The fourth law of cult branding is defined as:
Famous comedian Groucho Marx was credited with the fantastic quote that humorously provides insight into human nature: “I don’t want to belong to any club that would have me as a member.”
If something is difficult to attain, or requires a barrier to entry, it often makes people want it more. Psychologists link this to several key factors: the desire to increase self-esteem, the positive feelings of pride or accomplishment, and creating a sense of belonging with other members of the “club.” Have you ever seen a line of people waiting to get past a bouncer and into the newest, hot music club? Exclusivity in action.
There are some great examples of brands that have used exclusivity to drive loyalty and engagement. One is American Express. You are not merely a cardholder, you are a “Member since…” and the physical card lists the year you became a member. How often do you see people comparing member dates at a bar or restaurant? Also, AmEx established various levels of exclusivity by creating a card hierarchy: Blue, Gold, Platinum, and Black. The Centurion Black Card has become a symbol of exclusivity as you can’t apply for one, you must be invited to be a Black Card member, which comes with an initiation fee of $7,500 and an annual fee of $5,000.
Another industry that has used the strategy of exclusivity with great success is airlines with their frequent flyer programs. To obtain the highest levels of the FF programs, you must fly a lot and spend a lot. Delta’s Diamond Medallion level means you fly 125,000 miles per year and spend at least $15,000 on tickets. This gives you access to the Sky Club lounges with free drinks and food, free first-class upgrades, and other perks. Delta even has a program for Diamond members in which – in case of a tight connection – you are met at the plane by a representative and taken directly to your next gate in a Porsche. The American Airlines Concierge Key program is so exclusive that a movie was made about it starring George Clooney and Anna Kendrick called “Up in the Air.” If you fly enough they will even name a plane in the fleet after you. Now that’s exclusive.
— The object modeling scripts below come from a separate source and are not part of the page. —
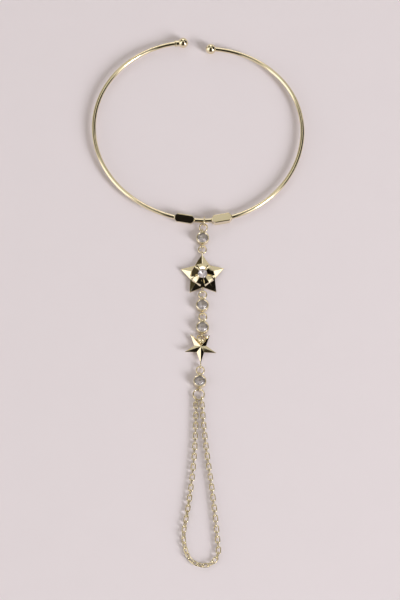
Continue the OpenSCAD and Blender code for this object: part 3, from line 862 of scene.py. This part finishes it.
def buildStudio(s):
    world = bpy.data.worlds.new("studioRoom")
    bpy.context.scene.world = world
    world.use_nodes = True
    tree = world.node_tree
    tree.nodes.clear()
    direction = addNode(tree, "ShaderNodeTexCoord").outputs["Generated"]
    axes = addNode(tree, "ShaderNodeSeparateXYZ", {}, {0: direction})
    height = addNode(tree, "ShaderNodeMath", {"operation": "ARCSINE"}, {0: axes.outputs["Z"]}).outputs[0]

    smooth, multiply = {"interpolation_type": "SMOOTHSTEP"}, {"operation": "MULTIPLY"}
    layers = []
    for name, west, east, low, high, soft, hexColour, strength in s["surroundings"]:
        middle = bearingTo((west + east) / 2, 0)
        ahead = addNode(tree, "ShaderNodeVectorMath", {"operation": "DOT_PRODUCT"}, {
            0: direction, 1: middle})
        aside = addNode(tree, "ShaderNodeVectorMath", {"operation": "DOT_PRODUCT"}, {
            0: direction, 1: (middle.y, -middle.x, 0)})
        turned = addNode(tree, "ShaderNodeMath", {"operation": "ARCTAN2"}, {
            0: aside.outputs["Value"], 1: ahead.outputs["Value"]})
        off = addNode(tree, "ShaderNodeMath", {"operation": "ABSOLUTE"}, {0: turned.outputs[0]})
        half, edge = math.radians((east - west) / 2), math.radians(soft)
        inside = addNode(tree, "ShaderNodeMapRange", smooth, {
            "Value": off.outputs[0], "From Min": half + edge / 2, "From Max": half - edge / 2})
        low, high = math.radians(low), math.radians(high)
        above = addNode(tree, "ShaderNodeMapRange", smooth, {
            "Value": height, "From Min": low - edge / 2, "From Max": low + edge / 2})
        below = addNode(tree, "ShaderNodeMapRange", smooth, {
            "Value": height, "From Min": high + edge / 2, "From Max": high - edge / 2})
        both = addNode(tree, "ShaderNodeMath", multiply, {
            0: inside.outputs["Result"], 1: above.outputs["Result"]})
        amount = addNode(tree, "ShaderNodeMath", multiply, {0: both.outputs[0], 1: below.outputs["Result"]})
        layers.append((name, amount.outputs[0], hexColour, strength))
    lean, inner, outer, hexColour = s["camera"]
    towards = addNode(tree, "ShaderNodeVectorMath", {"operation": "DOT_PRODUCT"}, {
        0: direction, 1: bearingTo(180, 90 - lean)})
    near = addNode(tree, "ShaderNodeMapRange", smooth, {
        "Value": towards.outputs["Value"],
        "From Min": math.cos(math.radians(outer)), "From Max": math.cos(math.radians(inner))})
    layers.append(("camera", near.outputs["Result"], hexColour, 1.0))
    colour = linear(s["walls"])
    for name, amount, hexColour, strength in layers:
        colour = addNode(tree, "ShaderNodeMix", {"data_type": "RGBA", "label": name}, {
            0: amount, 6: colour, 7: [c * strength for c in linear(hexColour)]}).outputs[2]
    room = addNode(tree, "ShaderNodeBackground", {}, {"Color": colour})
    addNode(tree, "ShaderNodeOutputWorld", {}, {"Surface": room.outputs["Background"]})

    for k in s["lamps"]:
        lamp = bpy.data.lights.new(k["name"], "AREA")
        lamp.shape = "RECTANGLE"
        lamp.size, lamp.size_y = k["width"] * mm, k["tall"] * mm
        lamp.energy = k["power"]
        stand = bpy.data.objects.new(k["name"], lamp)
        towards = bearingTo(k["bearing"], k["height"])
        stand.location = towards * k["distance"] * mm
        stand.rotation_euler = towards.to_track_quat("Z", "Y").to_euler()
        stand.visible_camera = False
        stand.visible_glossy = k["mirrored"]
        bpy.context.scene.collection.objects.link(stand)


view = {
    "lean": 21.0, "distance": 800.0, "aim": (0.60, -1.84, 0.0), "lens": 160.0, "sensor": 36.0,
    "farthest": 20000.0,
}


def buildCamera(s):
    lens = bpy.data.cameras.new("camera")
    lens.lens = s["lens"]
    lens.sensor_width = s["sensor"]
    lens.clip_end = s["farthest"] * mm
    camera = bpy.data.objects.new("camera", lens)
    lean = math.radians(s["lean"])
    away = Vector((0, -math.sin(lean), math.cos(lean)))
    camera.location = (Vector(s["aim"]) + away * s["distance"]) * mm
    camera.rotation_euler = (lean, 0, 0)
    bpy.context.scene.collection.objects.link(camera)
    bpy.context.scene.camera = camera


buildFloor(card)
buildStudio(studio)
buildCamera(view)
bpy.context.scene.view_settings.view_transform = "Standard"
print("floor, light and camera made")

bpy.context.view_layer.update()
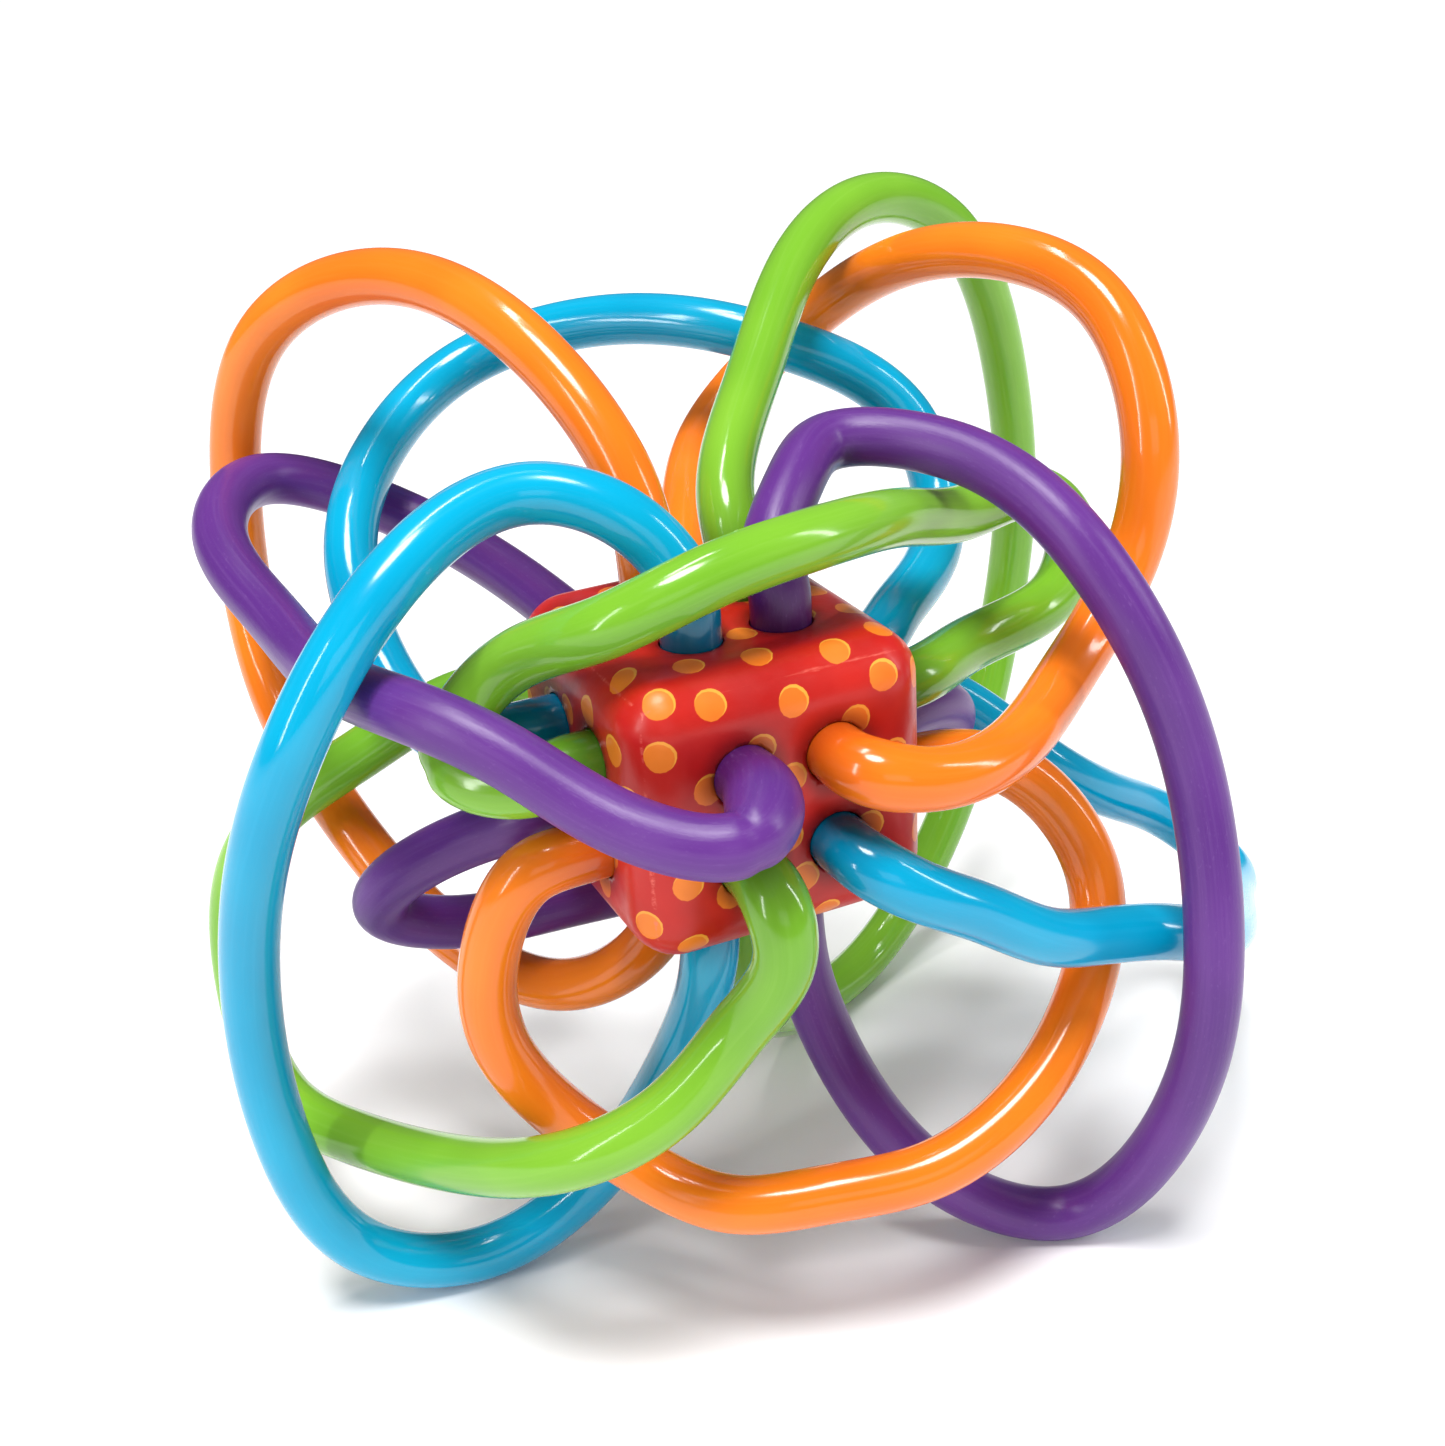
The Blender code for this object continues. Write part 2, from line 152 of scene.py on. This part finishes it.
def smooth_curve(points, start_direction, end_direction):
    """Clamped cubic spline through the points, sampled densely."""
    points = np.asarray(points)
    chords = np.linalg.norm(np.diff(points, axis=0), axis=1)
    steps = chords ** CHORD_POWER
    steps *= chords.sum() / steps.sum()
    count = len(points)
    matrix = np.eye(count)
    right = np.zeros((count, 3))
    right[0] = start_direction
    right[-1] = end_direction
    for i in range(1, count - 1):
        before, after = steps[i - 1], steps[i]
        matrix[i, i - 1:i + 2] = after, 2 * (after + before), before
        right[i] = 3 * (after * (points[i] - points[i - 1]) / before
                        + before * (points[i + 1] - points[i]) / after)
    slopes = np.linalg.solve(matrix, right)
    curve = []
    for i in range(count - 1):
        t = np.linspace(0, 1, LEG_POINTS)[:-1, None]
        curve.append((2 * t**3 - 3 * t**2 + 1) * points[i] + (3 * t**2 - 2 * t**3) * points[i + 1]
                     + steps[i] * ((t**3 - 2 * t**2 + t) * slopes[i] + (t**3 - t**2) * slopes[i + 1]))
    return np.vstack(curve + [points[-1:]])


def loop_route(first_end, signs, vias):
    """Centreline of a loop from tube end to tube end."""
    direction = next(d for d, (_, ends) in DIRECTIONS.items() if first_end in ends)
    axis, ends = DIRECTIONS[direction]
    side = 1 if first_end == ends[1] else -1
    outward = axis_vector(axis, side)
    middle = hole_place(axis, signs)
    points = [middle + axis_vector(axis, wall_place(axis, side) + side * STRAIGHT_OUTSIDE)]
    points += [np.array(via) * MM for via in vias]
    points += [middle + axis_vector(axis, wall_place(axis, -side) - side * STRAIGHT_OUTSIDE)]
    curve = smooth_curve(points, outward, outward)
    first = middle + axis_vector(axis, wall_place(axis, side) - side * INSIDE_WALL)
    last = middle + axis_vector(axis, wall_place(axis, -side) + side * INSIDE_WALL)
    return np.vstack([first, curve, last])


def even_route(route):
    """The route's points spread evenly, closer together where it bends, with their distances."""
    legs = np.diff(route, axis=0)
    lengths = np.linalg.norm(legs, axis=1)
    tangents = legs / lengths[:, None]
    turns = np.arccos(np.clip((tangents[1:] * tangents[:-1]).sum(axis=1), -1, 1))
    weight = lengths / RING_SPACING
    weight[1:] += turns / RING_TURN
    along = np.concatenate([[0], np.cumsum(weight)])
    distance = np.concatenate([[0], np.cumsum(lengths)])
    wanted = np.linspace(0, along[-1], int(math.ceil(along[-1])) + 1)
    places = np.stack([np.interp(wanted, along, route[:, k]) for k in range(3)], axis=1)
    return places, np.interp(wanted, along, distance)


def new_object(name, bm, material, body):
    bmesh.ops.recalc_face_normals(bm, faces=bm.faces)
    mesh = bpy.data.meshes.new(name)
    bm.to_mesh(mesh)
    bm.free()
    for polygon in mesh.polygons:
        polygon.use_smooth = True
    mesh.materials.append(material)
    obj = bpy.data.objects.new(name, mesh)
    bpy.context.scene.collection.objects.link(obj)
    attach(obj, body)
    return obj


def swelling(distance, total, first, last):
    """How much wider than usual a tube is: soft tubes bulge just outside their holes."""
    factor = np.ones_like(distance)
    for amount, out in ((first, distance), (last, total - distance)):
        factor += amount * np.exp(-((out - SWELL_PLACE) / SWELL_REACH) ** 2)
    return factor


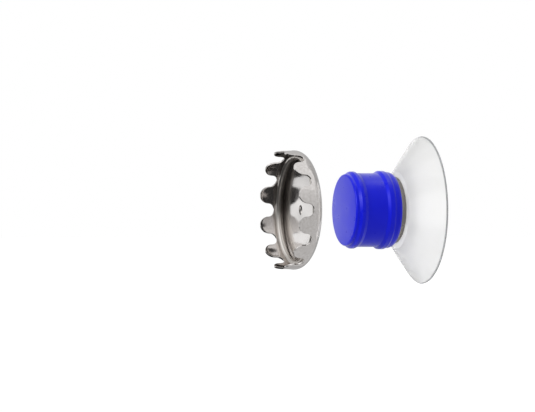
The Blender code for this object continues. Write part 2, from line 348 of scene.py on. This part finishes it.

Maybe the ultimate example of exclusivity is Ferrari. So you’ve won the lottery and gotten your big check and now you’re ready to make your first purchase: the most expensive Ferrari they make. Problem is, one does not simply walk into Maranello, Italy and buy the LaFerrari supercar. There are certain requirements that must be met and certain expectations fulfilled before Ferrari will allow you to write it a check for more than a million Euros. At 950 horsepower, the LaFerrari is the most powerful street-legal Ferrari ever built. It’s also one of the most exclusive, with only 499 units made. And, rumor has it you will not be considered for the honor of buying one unless you have previously owned five other Ferraris.
If you want to create exclusivity around your brand, follow these steps:
- If you have a loyalty program you need to consider the opportunity to create a premium member opportunity for your most loyal and ardent supporters. Give them something brag-worthy or attention-getting to encourage them to achieve unique and premium member status. Putting your top customer’s name on a plane is a prime example.
- Create an elite item within your portfolio that will be issued on a very limited basis. The AmEx Black Card and the LaFerrari are examples of two brands that have found ways to create and leverage brand exclusivity with products that have tight owner specifications and limited availability. Even if your brand is not premium, there is always room for seasonal offerings, limited time offers, and small scale production runs to test the viability and demand for new niches within your current portfolio. This is especially true in a year like this one where customer habits and traditional journeys have been disrupted.
Brands should be testing new items and offerings using the technique of exclusivity to create cult customers that ultimately become raging brand evangelists.